In recent years, the Syrian war seemed to have subsided into a frozen conflict. Millions of people had fled or been displaced, and the country was divided up among conflicting factions, none of whom could achieve total victory.

But in late 2024, when the world's attention had long since turned elsewhere, Syrian rebels launched a new offensive. In the past, Russia had intervened to defend Assad's regime in exchange for the use of a Mediterranean port which Vladimir Putin valued greatly. But two years of grinding war in Ukraine have left Russia stretched thin. Its military has been decimated, its materiel stockpiles are depleted, its economy is straining at the seams. It appears that this time, Putin didn't have the resources to spare to help out his buddy.

Without Russian backing, the regime folded without a fight. Syria's major cities fell to the rebels like dominoes: Aleppo, Homs, Hama, and finally Damascus. Assad fled into exile in Moscow, and the world was treated to scenes of Syrian citizens looting his palace and breaking open prisons to free political prisoners.

Although Assad's dictatorship has fallen, Syria's future remains unwritten. Whether the motley coalition of rebels—encompassing everyone from Kurds to regime defectors to Islamists—is even capable of governing the country, let alone what form that government might take, is still unknown. However, for the first time in decades, the Syrian people have a chance of deciding for themselves.

The thread that links South Korea and Syria is that autocracy isn't inevitable. It's not a "great attractor" that democracies inevitably collapse into and then can't get out of.

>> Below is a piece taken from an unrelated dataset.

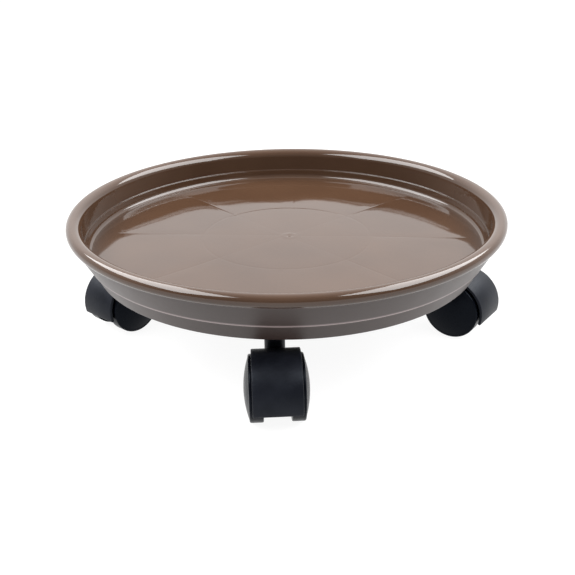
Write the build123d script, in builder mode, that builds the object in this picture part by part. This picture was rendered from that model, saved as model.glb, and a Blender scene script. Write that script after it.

That democracy depends on the consent of the governed is both its weakness and its strength. When it works well, democracy is the best form of government. It creates stability, peace, freedom and opportunity. But every generation has to choose whether to renew the democratic compact, and there's no guarantee that they'll choose well.

People can come to take democracy for granted, ignoring threats out of complacency or normalcy bias, and support strongmen or fascists who have designs on seizing power. Alternatively, they can grow disillusioned and come to believe it's incapable of solving their problems, electing candidates who promise to burn the system down. When these things happen, democracy can rot from within or turn on itself.

But autocracy can also fail. It happens all the time.

Dictators and would-be dictators are susceptible to hubris and folly. They assume their power is unlimited, so they're caught unprepared when they run into opposition. They surround themselves with yes-men, so they have no one to tell them when they're making a mistake. They blunder into disastrous decisions, wreck their nations through wars of choice or corruption and mismanagement, and end up fleeing into humiliating exile, imprisoned, or killed by enraged mobs. Whenever a dictator dies, there's a succession crisis waiting in the wings as everyone schemes to claim the throne.

Neither democracy nor autocracy is the foreordained end of history. Both kinds of states are contingent. Both can rise and both can fall. That's a conclusion that we should find discouraging and encouraging in equal measure. Democracy can be lost, but it can also be regained.

This is a lesson in why we should hold on to our ideals through good times and bad. We always have to fight for the world we want; we can never rest on our laurels. At the same time, no defeat is ever so permanent or so hopeless that there's no coming back from it. However bright the day seems, we always have to be vigilant. But however dark the day seems, it's never futile to hope for a brighter future.